## BEGIN

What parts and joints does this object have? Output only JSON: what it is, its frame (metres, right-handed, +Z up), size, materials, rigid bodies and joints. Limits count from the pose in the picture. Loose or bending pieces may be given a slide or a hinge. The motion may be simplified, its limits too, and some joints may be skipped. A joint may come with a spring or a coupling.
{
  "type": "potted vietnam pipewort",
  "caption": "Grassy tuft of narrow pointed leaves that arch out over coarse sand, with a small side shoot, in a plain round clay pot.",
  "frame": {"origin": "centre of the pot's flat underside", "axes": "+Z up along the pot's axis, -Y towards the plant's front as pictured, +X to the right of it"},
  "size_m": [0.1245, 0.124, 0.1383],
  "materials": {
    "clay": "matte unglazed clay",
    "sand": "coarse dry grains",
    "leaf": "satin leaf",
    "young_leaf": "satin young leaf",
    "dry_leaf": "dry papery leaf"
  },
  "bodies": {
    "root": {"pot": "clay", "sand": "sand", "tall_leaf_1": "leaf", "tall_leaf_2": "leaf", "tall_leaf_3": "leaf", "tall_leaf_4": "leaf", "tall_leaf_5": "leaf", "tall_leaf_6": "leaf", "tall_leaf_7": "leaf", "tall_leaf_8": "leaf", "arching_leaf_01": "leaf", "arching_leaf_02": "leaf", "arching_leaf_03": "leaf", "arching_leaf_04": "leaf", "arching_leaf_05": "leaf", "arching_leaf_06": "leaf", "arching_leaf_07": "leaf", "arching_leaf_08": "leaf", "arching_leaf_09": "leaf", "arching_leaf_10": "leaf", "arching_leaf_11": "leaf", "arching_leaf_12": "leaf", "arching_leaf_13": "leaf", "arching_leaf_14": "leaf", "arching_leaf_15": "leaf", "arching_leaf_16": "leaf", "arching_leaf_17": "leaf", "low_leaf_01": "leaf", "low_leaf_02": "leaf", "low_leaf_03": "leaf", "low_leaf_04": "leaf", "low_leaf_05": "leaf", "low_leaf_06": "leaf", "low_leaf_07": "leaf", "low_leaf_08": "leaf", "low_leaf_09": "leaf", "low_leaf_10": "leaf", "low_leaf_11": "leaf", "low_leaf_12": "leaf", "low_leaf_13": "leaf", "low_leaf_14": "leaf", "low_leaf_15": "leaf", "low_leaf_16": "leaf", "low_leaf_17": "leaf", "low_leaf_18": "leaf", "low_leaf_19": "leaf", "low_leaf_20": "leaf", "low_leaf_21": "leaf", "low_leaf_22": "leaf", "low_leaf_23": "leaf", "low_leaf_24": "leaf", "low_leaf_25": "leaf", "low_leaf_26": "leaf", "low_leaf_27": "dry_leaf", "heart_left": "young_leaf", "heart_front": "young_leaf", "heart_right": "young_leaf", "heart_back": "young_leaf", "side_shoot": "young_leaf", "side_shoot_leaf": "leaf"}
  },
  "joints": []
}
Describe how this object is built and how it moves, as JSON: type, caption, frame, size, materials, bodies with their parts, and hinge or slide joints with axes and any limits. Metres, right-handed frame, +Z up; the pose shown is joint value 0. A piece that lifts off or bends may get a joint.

## END

Exercise brief: Give only the count of lines in which the string "materials" appears.

Expected output: 3